"He has nothing else to do," said Alice, carelessly. "Here he is. He
has picked out a capital horse for us, too."
Meanwhile, Mellish had been dragged from beneath the train and
seated on the knee of one of his companions. He was in a stupor, and
had a large lump on his brow. His eye was almost closed. The man
with the crushed nose now showed himself an expert surgeon. While
Cashel supported the patient on the knee of another man, and the
rest of the party kept off the crowd by mingled persuasion and
violence, he produced a lancet and summarily reduced the swelling by
lancing it. He then dressed the puncture neatly with appliances for
that purpose which he carried about him, and shouted in Mellish's
ear to rouse him. But the trainer only groaned, and let his head
drop inert on his breast. More shouting was resorted to, but in
vain. Cashel impatiently expressed an opinion that Mellish was
shamming, and declared that he would not stand there to be fooled
with all the evening.
"If he was my pal 'stead o' yours," said the man with the broken
nose, "I'd wake him up fast enough."
"I'll save you the trouble," said Cashel, coolly stooping and
seizing between his teeth the cartilage of the trainer's ear.
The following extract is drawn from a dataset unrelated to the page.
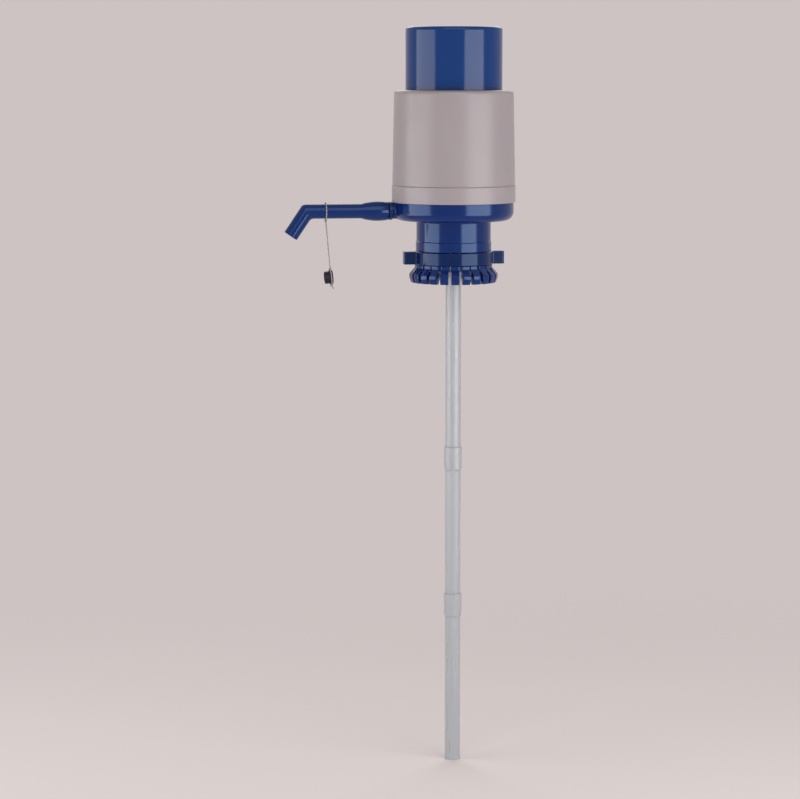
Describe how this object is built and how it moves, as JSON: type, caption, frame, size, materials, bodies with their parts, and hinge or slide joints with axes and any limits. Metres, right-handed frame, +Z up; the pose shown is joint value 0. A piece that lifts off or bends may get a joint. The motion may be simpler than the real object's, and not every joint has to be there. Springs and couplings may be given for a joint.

"That's the way to do it," said the other, approvingly, as Mellish
screamed and started to his feet. "Now, then. Up with you."
He took Mellish's right arm, Cashel took the left, and they brought
him away between them without paying the least heed to his tears,
his protestations that he was hurt, his plea that he was an old man,
or his bitter demand as to where Cashel would have been at that
moment without his care.
Lord Worthington had taken advantage of this accident to slip away
from his travelling companions and drive alone to his lodgings in
Jermyn Street. He was still greatly excited; and when his valet, an
old retainer with whom he was on familiar terms, brought him a
letter that had arrived during his absence, he asked him four times
whether any one had called, and four times interrupted him by scraps
of information about the splendid day he had had and the luck he was
in.
"I bet five hundred even that it would be over in a quarter of an
hour; and then I bet Byron two hundred and fifty to one that it
wouldn't. That's the way to doit; eh, Bedford? Catch Cashel letting
two hundred and fifty slip through his fingers! By George, though,
he's an artful card. At the end of fourteen minutes I thought my
five hundred was corpsed. The Dutchman was full of fight; and Cashel
suddenly turned weak and tried to back out of the rally. You should
have seen the gleam in the Dutchman's eye when he rushed in after
him. He made cock-sure of finishing him straight off."